REPUBLIKA.CO.ID, DENPASAR - Sejumlah pengemudi taksi di Denpasar, Bali mengemukakan sulitnya mendapatkan penghasilan sebagai sopir taksi. Bahkan tidak sedikit dari mereka berhenti menjadi pengemudi dan beralih ke bidang lain.
"Tapi yang pindah jalur ke taksi online juga banyak, termasuk saya sendiri," kata pengemudi Uber, Sukarna, kepada Republika, Rabu (23/3).
Hal itu dikemukakannya menanggapi aksi demo para sopir taksi di Depasar Bali, Rabu (23/3). Dia bisa memahami perasaan teman-temannya sesama sopir taksi, karena dalam kondisi sekarang ini, penumpang sangat sepi dan penghasilan para sopir taksi jadi menurun.

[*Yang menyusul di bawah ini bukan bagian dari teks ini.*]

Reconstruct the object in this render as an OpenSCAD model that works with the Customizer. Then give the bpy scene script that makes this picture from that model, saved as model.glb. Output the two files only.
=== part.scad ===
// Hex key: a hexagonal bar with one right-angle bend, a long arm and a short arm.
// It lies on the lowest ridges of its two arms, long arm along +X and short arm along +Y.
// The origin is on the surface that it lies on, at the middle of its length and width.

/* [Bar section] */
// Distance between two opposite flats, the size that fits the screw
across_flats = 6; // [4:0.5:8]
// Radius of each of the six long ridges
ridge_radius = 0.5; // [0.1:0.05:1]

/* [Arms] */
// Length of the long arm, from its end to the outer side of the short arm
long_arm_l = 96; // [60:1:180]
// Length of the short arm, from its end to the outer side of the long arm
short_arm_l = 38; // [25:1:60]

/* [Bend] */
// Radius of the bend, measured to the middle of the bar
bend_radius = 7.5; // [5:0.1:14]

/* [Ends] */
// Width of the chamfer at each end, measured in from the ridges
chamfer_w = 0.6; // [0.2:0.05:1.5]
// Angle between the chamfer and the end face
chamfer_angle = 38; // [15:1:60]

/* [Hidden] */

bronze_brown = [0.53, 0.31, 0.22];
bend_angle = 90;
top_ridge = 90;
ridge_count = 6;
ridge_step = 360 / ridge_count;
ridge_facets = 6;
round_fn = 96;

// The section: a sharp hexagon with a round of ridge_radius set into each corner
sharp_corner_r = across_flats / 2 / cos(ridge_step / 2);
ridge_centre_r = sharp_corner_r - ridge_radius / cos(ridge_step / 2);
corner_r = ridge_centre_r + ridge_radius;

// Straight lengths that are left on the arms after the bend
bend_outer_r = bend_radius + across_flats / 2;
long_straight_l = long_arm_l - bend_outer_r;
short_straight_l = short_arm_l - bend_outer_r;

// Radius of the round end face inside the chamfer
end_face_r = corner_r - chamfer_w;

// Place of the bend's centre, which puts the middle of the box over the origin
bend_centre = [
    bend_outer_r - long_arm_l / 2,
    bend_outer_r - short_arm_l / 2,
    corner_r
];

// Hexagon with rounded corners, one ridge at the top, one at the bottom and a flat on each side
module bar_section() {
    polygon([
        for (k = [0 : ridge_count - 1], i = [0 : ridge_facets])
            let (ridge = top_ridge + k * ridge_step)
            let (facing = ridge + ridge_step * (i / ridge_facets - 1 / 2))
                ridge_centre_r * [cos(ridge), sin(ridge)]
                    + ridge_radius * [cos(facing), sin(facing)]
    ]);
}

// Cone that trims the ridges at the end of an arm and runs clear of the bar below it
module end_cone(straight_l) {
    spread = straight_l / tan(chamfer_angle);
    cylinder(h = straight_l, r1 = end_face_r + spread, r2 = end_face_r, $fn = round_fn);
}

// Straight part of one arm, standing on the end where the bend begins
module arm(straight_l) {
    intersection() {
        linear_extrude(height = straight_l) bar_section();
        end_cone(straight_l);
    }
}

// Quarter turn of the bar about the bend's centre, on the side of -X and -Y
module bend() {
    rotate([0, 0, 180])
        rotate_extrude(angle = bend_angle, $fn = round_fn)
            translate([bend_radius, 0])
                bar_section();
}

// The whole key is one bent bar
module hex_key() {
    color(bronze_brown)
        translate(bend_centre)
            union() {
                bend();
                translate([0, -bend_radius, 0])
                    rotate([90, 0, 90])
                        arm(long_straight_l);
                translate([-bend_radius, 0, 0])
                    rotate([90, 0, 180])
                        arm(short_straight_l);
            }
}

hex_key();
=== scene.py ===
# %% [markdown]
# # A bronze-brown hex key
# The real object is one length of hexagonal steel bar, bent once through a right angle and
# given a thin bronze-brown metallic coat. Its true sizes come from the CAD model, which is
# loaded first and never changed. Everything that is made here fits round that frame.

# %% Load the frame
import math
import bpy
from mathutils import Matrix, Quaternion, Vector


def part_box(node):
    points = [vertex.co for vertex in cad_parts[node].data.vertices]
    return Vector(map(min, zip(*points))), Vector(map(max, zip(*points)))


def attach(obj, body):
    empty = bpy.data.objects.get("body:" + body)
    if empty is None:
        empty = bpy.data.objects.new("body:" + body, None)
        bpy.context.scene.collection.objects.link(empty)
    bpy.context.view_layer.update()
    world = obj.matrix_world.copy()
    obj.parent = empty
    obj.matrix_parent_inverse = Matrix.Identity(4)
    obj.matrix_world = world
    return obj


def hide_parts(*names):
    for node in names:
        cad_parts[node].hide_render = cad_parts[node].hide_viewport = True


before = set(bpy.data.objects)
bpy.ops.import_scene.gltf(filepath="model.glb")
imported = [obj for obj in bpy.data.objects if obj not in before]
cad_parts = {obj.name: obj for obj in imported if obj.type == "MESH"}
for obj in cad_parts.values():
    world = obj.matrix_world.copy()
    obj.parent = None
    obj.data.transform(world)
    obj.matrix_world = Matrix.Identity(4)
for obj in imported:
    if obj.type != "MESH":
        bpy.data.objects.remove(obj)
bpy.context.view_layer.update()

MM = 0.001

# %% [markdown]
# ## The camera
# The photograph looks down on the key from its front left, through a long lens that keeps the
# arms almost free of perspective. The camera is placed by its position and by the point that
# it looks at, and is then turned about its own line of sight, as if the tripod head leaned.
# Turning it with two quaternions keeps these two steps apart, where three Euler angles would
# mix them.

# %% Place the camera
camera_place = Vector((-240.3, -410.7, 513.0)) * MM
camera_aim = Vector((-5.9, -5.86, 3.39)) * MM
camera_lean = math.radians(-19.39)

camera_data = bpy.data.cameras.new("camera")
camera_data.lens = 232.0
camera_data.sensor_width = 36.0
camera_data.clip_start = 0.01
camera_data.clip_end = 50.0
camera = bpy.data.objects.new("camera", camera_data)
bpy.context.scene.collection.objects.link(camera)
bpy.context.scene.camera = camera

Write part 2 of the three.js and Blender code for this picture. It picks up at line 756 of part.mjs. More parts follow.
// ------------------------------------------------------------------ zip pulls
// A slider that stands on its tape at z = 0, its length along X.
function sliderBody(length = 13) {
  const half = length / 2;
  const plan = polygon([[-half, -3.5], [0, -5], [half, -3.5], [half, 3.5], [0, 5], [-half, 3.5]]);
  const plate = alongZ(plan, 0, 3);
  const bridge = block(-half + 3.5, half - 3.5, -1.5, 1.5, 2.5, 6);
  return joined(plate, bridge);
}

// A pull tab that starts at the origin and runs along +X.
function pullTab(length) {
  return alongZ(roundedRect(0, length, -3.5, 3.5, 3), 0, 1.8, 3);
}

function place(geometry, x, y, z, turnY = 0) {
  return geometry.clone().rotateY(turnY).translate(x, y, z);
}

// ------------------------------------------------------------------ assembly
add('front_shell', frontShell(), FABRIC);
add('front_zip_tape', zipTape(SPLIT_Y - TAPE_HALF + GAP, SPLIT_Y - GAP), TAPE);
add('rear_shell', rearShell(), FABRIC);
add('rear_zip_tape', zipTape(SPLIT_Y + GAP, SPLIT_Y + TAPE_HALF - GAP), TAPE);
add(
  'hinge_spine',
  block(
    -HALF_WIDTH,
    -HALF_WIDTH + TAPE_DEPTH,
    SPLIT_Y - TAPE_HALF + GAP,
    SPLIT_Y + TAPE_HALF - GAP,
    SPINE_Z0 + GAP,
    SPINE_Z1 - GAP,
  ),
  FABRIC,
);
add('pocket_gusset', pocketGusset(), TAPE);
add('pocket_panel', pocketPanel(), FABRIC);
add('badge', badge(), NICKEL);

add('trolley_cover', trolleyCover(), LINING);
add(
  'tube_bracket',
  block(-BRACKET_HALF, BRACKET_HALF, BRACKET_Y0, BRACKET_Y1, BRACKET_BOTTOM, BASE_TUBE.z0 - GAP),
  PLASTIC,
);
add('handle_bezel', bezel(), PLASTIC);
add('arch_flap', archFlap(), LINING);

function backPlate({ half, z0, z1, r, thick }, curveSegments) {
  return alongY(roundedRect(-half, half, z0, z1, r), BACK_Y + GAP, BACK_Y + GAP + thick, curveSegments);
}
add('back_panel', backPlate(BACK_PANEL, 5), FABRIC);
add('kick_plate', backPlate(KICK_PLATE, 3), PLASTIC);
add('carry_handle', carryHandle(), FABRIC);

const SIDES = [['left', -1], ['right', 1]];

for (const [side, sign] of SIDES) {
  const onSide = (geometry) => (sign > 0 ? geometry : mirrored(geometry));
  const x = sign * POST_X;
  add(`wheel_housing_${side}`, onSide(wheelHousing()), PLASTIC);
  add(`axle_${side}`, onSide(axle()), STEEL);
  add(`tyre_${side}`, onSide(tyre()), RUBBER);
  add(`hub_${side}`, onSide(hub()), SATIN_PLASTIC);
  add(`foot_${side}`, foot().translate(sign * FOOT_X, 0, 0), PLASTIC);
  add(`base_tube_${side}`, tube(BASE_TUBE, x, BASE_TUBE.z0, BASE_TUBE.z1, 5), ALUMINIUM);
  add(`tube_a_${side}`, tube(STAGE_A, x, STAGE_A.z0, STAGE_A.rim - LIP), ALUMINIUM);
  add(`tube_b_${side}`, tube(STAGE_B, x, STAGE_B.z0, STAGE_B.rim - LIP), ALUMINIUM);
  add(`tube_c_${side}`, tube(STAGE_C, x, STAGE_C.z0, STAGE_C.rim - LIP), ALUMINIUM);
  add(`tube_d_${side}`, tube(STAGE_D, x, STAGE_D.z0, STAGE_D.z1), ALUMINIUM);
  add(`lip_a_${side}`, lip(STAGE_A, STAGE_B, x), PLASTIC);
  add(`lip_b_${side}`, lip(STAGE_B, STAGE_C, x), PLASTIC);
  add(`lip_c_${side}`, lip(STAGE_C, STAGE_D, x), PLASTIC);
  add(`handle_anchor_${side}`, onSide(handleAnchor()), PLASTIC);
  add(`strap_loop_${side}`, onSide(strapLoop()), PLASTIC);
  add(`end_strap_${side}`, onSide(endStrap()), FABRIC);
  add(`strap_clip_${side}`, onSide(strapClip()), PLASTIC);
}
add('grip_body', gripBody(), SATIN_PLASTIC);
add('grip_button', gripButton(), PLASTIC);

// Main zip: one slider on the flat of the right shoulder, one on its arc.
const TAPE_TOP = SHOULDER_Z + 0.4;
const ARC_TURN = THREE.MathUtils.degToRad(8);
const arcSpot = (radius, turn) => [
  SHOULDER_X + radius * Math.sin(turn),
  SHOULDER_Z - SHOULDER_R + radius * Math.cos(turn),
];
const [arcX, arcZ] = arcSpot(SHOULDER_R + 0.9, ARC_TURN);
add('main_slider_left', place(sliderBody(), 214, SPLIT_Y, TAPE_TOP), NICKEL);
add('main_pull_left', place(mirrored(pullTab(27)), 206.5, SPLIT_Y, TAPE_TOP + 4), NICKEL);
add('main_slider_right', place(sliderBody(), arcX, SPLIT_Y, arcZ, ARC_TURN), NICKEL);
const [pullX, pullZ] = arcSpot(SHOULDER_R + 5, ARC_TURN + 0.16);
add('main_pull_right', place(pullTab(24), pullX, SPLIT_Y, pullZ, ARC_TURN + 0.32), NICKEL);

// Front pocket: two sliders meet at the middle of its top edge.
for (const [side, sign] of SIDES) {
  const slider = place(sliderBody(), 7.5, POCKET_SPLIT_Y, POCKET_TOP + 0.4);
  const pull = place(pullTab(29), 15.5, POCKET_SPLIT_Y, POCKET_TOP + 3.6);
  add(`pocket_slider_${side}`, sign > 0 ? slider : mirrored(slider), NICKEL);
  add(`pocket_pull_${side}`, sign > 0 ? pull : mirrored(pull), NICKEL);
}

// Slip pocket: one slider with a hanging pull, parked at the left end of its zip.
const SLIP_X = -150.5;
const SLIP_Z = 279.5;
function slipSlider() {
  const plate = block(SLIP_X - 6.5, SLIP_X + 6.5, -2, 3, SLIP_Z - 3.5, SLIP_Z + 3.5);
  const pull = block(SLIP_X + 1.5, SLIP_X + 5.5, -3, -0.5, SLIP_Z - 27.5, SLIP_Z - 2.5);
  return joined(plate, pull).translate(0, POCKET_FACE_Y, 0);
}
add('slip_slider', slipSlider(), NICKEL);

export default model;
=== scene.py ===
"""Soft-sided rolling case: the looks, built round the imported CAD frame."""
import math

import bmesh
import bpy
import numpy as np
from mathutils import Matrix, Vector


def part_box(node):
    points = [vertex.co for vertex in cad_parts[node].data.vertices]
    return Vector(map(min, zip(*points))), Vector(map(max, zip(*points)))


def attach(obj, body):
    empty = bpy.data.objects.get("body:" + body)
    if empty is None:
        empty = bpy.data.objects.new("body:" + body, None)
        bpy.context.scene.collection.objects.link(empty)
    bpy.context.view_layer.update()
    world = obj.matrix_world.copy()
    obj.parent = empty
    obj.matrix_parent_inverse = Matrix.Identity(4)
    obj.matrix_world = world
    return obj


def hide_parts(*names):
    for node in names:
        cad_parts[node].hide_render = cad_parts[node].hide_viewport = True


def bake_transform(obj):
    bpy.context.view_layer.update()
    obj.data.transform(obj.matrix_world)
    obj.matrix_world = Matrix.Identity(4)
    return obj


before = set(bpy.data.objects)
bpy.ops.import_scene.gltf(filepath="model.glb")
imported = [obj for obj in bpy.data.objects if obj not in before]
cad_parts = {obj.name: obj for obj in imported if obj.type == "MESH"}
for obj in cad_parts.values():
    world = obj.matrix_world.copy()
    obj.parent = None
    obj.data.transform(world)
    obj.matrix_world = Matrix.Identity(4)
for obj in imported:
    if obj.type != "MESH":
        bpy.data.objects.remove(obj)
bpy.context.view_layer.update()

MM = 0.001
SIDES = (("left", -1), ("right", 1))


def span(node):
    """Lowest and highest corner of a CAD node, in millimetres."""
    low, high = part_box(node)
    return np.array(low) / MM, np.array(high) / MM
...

Sulitnya menjadi sopir taksi konvesional dikemukakan warga asal Majalengka itu, sebenarnya bukan saja karena adanya persaingan dengan taksi-taksi online. Melainkan sebut dia, karena permintaan konsumen dan daya belinya yang menurun.
Sebelum beralih menjadi sopir taksi online sebutnya, dia mengalami dimana penghasilannya sebagai sopir taksi konvensional turun lebih dari 50 persen.
Jika sebelumnya sehari dia bisa memperoleh Rp 1 juta, dalam dua bulan berturut-turut dia hanya dapat Rp 300.000 saja sehari dan itu sebutnya sudah untung.
Mengapa berat menjadi sopir taksi konvensional? Menurut Sukarna, karen ada kewajiban para sopir menyetor ke perusahaan sampai 70 persen dari hasil narik taksi dan dari 30 persen miliknya, itu pun harus dikeluarkan untuk membeli BBM.
"Terus saya pulangnya bawa apa. Padahal itu sudah kerja dari jam delapan pagi sampai malam," katanya.
Dikatakannya, kalau dia ngetem atau menunggu panggilan, sulit mendapatkan penumpang. Tapi kalau harus jalan, muter-muter, akan habis banyak BBM dan dia juga tidak mau kalau sopir taksi mirip dengan supir angkot.
"Makanya saya putuskan pindah saja ke taksi online, yang lebih praktis, lebih disukai para konsumen," katanya.